REQUEST. Below is a block of data; give all of it again word for word.

SOURCE MATERIAL.
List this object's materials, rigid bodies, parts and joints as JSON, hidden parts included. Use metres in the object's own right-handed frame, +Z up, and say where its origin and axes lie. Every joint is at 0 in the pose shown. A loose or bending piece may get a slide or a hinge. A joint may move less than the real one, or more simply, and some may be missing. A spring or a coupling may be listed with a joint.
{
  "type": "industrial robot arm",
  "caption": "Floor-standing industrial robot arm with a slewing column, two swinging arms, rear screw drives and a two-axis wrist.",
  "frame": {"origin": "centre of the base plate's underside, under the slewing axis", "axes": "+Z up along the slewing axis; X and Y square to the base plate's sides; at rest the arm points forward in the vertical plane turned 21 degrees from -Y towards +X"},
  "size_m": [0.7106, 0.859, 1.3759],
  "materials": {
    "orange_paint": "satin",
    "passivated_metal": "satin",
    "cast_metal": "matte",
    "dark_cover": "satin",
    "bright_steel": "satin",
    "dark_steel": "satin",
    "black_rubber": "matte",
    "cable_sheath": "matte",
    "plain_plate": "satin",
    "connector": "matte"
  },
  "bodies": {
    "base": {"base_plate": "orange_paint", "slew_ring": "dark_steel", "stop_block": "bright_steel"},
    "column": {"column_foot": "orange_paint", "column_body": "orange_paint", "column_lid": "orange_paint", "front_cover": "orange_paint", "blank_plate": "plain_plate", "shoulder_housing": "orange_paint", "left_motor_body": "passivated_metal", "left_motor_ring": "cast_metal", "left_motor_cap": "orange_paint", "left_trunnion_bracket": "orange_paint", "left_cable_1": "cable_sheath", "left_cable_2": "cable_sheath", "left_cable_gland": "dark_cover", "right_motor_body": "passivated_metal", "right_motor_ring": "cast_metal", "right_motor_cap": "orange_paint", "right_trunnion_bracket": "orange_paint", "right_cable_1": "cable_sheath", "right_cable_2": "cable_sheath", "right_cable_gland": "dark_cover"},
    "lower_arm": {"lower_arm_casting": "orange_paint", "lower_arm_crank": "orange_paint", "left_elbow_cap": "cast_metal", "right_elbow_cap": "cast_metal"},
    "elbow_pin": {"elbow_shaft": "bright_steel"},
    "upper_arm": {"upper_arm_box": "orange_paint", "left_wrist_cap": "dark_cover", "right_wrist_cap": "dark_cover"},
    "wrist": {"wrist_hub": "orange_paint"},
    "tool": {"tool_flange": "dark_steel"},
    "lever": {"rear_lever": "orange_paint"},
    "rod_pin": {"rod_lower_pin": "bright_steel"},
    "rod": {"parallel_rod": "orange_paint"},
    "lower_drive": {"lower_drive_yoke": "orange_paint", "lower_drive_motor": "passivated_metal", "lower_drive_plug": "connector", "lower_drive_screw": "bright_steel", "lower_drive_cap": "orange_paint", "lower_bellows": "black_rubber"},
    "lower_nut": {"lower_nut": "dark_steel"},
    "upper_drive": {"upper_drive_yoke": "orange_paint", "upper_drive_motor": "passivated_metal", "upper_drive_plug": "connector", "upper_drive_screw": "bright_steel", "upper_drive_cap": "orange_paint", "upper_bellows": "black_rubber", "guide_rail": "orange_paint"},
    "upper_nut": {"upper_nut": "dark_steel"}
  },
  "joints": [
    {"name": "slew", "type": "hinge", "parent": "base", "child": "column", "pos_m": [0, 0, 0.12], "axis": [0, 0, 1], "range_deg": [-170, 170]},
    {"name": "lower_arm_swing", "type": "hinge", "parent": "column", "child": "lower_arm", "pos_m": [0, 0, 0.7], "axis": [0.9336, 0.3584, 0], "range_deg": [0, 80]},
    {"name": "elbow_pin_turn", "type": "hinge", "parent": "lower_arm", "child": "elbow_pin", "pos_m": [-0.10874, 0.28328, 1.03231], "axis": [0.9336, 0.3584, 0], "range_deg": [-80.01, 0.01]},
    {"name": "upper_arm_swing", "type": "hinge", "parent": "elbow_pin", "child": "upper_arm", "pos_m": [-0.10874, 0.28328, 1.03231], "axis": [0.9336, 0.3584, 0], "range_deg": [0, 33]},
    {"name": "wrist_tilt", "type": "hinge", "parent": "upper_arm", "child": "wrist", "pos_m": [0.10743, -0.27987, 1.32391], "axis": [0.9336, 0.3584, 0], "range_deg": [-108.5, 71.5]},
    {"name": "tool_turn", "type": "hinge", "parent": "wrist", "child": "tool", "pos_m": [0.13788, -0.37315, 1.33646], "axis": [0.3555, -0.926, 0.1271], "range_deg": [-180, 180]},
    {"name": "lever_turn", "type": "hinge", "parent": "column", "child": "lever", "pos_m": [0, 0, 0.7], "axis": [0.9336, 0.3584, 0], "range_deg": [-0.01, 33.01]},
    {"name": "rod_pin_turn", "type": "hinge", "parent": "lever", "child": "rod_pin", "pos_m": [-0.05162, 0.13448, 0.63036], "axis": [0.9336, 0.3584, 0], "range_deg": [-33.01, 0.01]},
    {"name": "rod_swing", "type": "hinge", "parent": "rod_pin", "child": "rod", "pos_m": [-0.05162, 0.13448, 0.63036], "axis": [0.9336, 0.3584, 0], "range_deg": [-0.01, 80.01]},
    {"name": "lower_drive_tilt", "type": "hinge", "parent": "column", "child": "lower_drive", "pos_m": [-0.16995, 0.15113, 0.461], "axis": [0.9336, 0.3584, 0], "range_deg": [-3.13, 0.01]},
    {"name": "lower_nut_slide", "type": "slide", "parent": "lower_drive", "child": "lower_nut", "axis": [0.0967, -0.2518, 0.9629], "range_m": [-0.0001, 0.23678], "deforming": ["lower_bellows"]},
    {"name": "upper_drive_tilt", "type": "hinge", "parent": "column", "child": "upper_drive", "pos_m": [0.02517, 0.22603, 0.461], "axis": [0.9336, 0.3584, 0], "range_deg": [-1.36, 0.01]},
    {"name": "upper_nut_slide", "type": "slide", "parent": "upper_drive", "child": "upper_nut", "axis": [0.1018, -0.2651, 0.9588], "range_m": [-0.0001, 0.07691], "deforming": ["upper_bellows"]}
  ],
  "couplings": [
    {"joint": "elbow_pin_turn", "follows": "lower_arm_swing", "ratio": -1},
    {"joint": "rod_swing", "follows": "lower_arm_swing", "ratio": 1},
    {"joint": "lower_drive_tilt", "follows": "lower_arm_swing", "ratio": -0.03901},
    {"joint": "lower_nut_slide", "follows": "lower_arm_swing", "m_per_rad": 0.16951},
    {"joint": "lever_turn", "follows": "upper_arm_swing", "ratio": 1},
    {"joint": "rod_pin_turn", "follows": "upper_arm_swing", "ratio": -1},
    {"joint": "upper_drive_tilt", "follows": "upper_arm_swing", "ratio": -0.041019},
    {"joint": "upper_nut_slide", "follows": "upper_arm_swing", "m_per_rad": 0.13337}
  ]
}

EXPECTED ANSWER.
List this object's materials, rigid bodies, parts and joints as JSON, hidden parts included. Use metres in the object's own right-handed frame, +Z up, and say where its origin and axes lie. Every joint is at 0 in the pose shown. A loose or bending piece may get a slide or a hinge. A joint may move less than the real one, or more simply, and some may be missing. A spring or a coupling may be listed with a joint.
{
  "type": "industrial robot arm",
  "caption": "Floor-standing industrial robot arm with a slewing column, two swinging arms, rear screw drives and a two-axis wrist.",
  "frame": {"origin": "centre of the base plate's underside, under the slewing axis", "axes": "+Z up along the slewing axis; X and Y square to the base plate's sides; at rest the arm points forward in the vertical plane turned 21 degrees from -Y towards +X"},
  "size_m": [0.7106, 0.859, 1.3759],
  "materials": {
    "orange_paint": "satin",
    "passivated_metal": "satin",
    "cast_metal": "matte",
    "dark_cover": "satin",
    "bright_steel": "satin",
    "dark_steel": "satin",
    "black_rubber": "matte",
    "cable_sheath": "matte",
    "plain_plate": "satin",
    "connector": "matte"
  },
  "bodies": {
    "base": {"base_plate": "orange_paint", "slew_ring": "dark_steel", "stop_block": "bright_steel"},
    "column": {"column_foot": "orange_paint", "column_body": "orange_paint", "column_lid": "orange_paint", "front_cover": "orange_paint", "blank_plate": "plain_plate", "shoulder_housing": "orange_paint", "left_motor_body": "passivated_metal", "left_motor_ring": "cast_metal", "left_motor_cap": "orange_paint", "left_trunnion_bracket": "orange_paint", "left_cable_1": "cable_sheath", "left_cable_2": "cable_sheath", "left_cable_gland": "dark_cover", "right_motor_body": "passivated_metal", "right_motor_ring": "cast_metal", "right_motor_cap": "orange_paint", "right_trunnion_bracket": "orange_paint", "right_cable_1": "cable_sheath", "right_cable_2": "cable_sheath", "right_cable_gland": "dark_cover"},
    "lower_arm": {"lower_arm_casting": "orange_paint", "lower_arm_crank": "orange_paint", "left_elbow_cap": "cast_metal", "right_elbow_cap": "cast_metal"},
    "elbow_pin": {"elbow_shaft": "bright_steel"},
    "upper_arm": {"upper_arm_box": "orange_paint", "left_wrist_cap": "dark_cover", "right_wrist_cap": "dark_cover"},
    "wrist": {"wrist_hub": "orange_paint"},
    "tool": {"tool_flange": "dark_steel"},
    "lever": {"rear_lever": "orange_paint"},
    "rod_pin": {"rod_lower_pin": "bright_steel"},
    "rod": {"parallel_rod": "orange_paint"},
    "lower_drive": {"lower_drive_yoke": "orange_paint", "lower_drive_motor": "passivated_metal", "lower_drive_plug": "connector", "lower_drive_screw": "bright_steel", "lower_drive_cap": "orange_paint", "lower_bellows": "black_rubber"},
    "lower_nut": {"lower_nut": "dark_steel"},
    "upper_drive": {"upper_drive_yoke": "orange_paint", "upper_drive_motor": "passivated_metal", "upper_drive_plug": "connector", "upper_drive_screw": "bright_steel", "upper_drive_cap": "orange_paint", "upper_bellows": "black_rubber", "guide_rail": "orange_paint"},
    "upper_nut": {"upper_nut": "dark_steel"}
  },
  "joints": [
    {"name": "slew", "type": "hinge", "parent": "base", "child": "column", "pos_m": [0, 0, 0.12], "axis": [0, 0, 1], "range_deg": [-170, 170]},
    {"name": "lower_arm_swing", "type": "hinge", "parent": "column", "child": "lower_arm", "pos_m": [0, 0, 0.7], "axis": [0.9336, 0.3584, 0], "range_deg": [0, 80]},
    {"name": "elbow_pin_turn", "type": "hinge", "parent": "lower_arm", "child": "elbow_pin", "pos_m": [-0.10874, 0.28328, 1.03231], "axis": [0.9336, 0.3584, 0], "range_deg": [-80.01, 0.01]},
    {"name": "upper_arm_swing", "type": "hinge", "parent": "elbow_pin", "child": "upper_arm", "pos_m": [-0.10874, 0.28328, 1.03231], "axis": [0.9336, 0.3584, 0], "range_deg": [0, 33]},
    {"name": "wrist_tilt", "type": "hinge", "parent": "upper_arm", "child": "wrist", "pos_m": [0.10743, -0.27987, 1.32391], "axis": [0.9336, 0.3584, 0], "range_deg": [-108.5, 71.5]},
    {"name": "tool_turn", "type": "hinge", "parent": "wrist", "child": "tool", "pos_m": [0.13788, -0.37315, 1.33646], "axis": [0.3555, -0.926, 0.1271], "range_deg": [-180, 180]},
    {"name": "lever_turn", "type": "hinge", "parent": "column", "child": "lever", "pos_m": [0, 0, 0.7], "axis": [0.9336, 0.3584, 0], "range_deg": [-0.01, 33.01]},
    {"name": "rod_pin_turn", "type": "hinge", "parent": "lever", "child": "rod_pin", "pos_m": [-0.05162, 0.13448, 0.63036], "axis": [0.9336, 0.3584, 0], "range_deg": [-33.01, 0.01]},
    {"name": "rod_swing", "type": "hinge", "parent": "rod_pin", "child": "rod", "pos_m": [-0.05162, 0.13448, 0.63036], "axis": [0.9336, 0.3584, 0], "range_deg": [-0.01, 80.01]},
    {"name": "lower_drive_tilt", "type": "hinge", "parent": "column", "child": "lower_drive", "pos_m": [-0.16995, 0.15113, 0.461], "axis": [0.9336, 0.3584, 0], "range_deg": [-3.13, 0.01]},
    {"name": "lower_nut_slide", "type": "slide", "parent": "lower_drive", "child": "lower_nut", "axis": [0.0967, -0.2518, 0.9629], "range_m": [-0.0001, 0.23678], "deforming": ["lower_bellows"]},
    {"name": "upper_drive_tilt", "type": "hinge", "parent": "column", "child": "upper_drive", "pos_m": [0.02517, 0.22603, 0.461], "axis": [0.9336, 0.3584, 0], "range_deg": [-1.36, 0.01]},
    {"name": "upper_nut_slide", "type": "slide", "parent": "upper_drive", "child": "upper_nut", "axis": [0.1018, -0.2651, 0.9588], "range_m": [-0.0001, 0.07691], "deforming": ["upper_bellows"]}
  ],
  "couplings": [
    {"joint": "elbow_pin_turn", "follows": "lower_arm_swing", "ratio": -1},
    {"joint": "rod_swing", "follows": "lower_arm_swing", "ratio": 1},
    {"joint": "lower_drive_tilt", "follows": "lower_arm_swing", "ratio": -0.03901},
    {"joint": "lower_nut_slide", "follows": "lower_arm_swing", "m_per_rad": 0.16951},
    {"joint": "lever_turn", "follows": "upper_arm_swing", "ratio": 1},
    {"joint": "rod_pin_turn", "follows": "upper_arm_swing", "ratio": -1},
    {"joint": "upper_drive_tilt", "follows": "upper_arm_swing", "ratio": -0.041019},
    {"joint": "upper_nut_slide", "follows": "upper_arm_swing", "m_per_rad": 0.13337}
  ]
}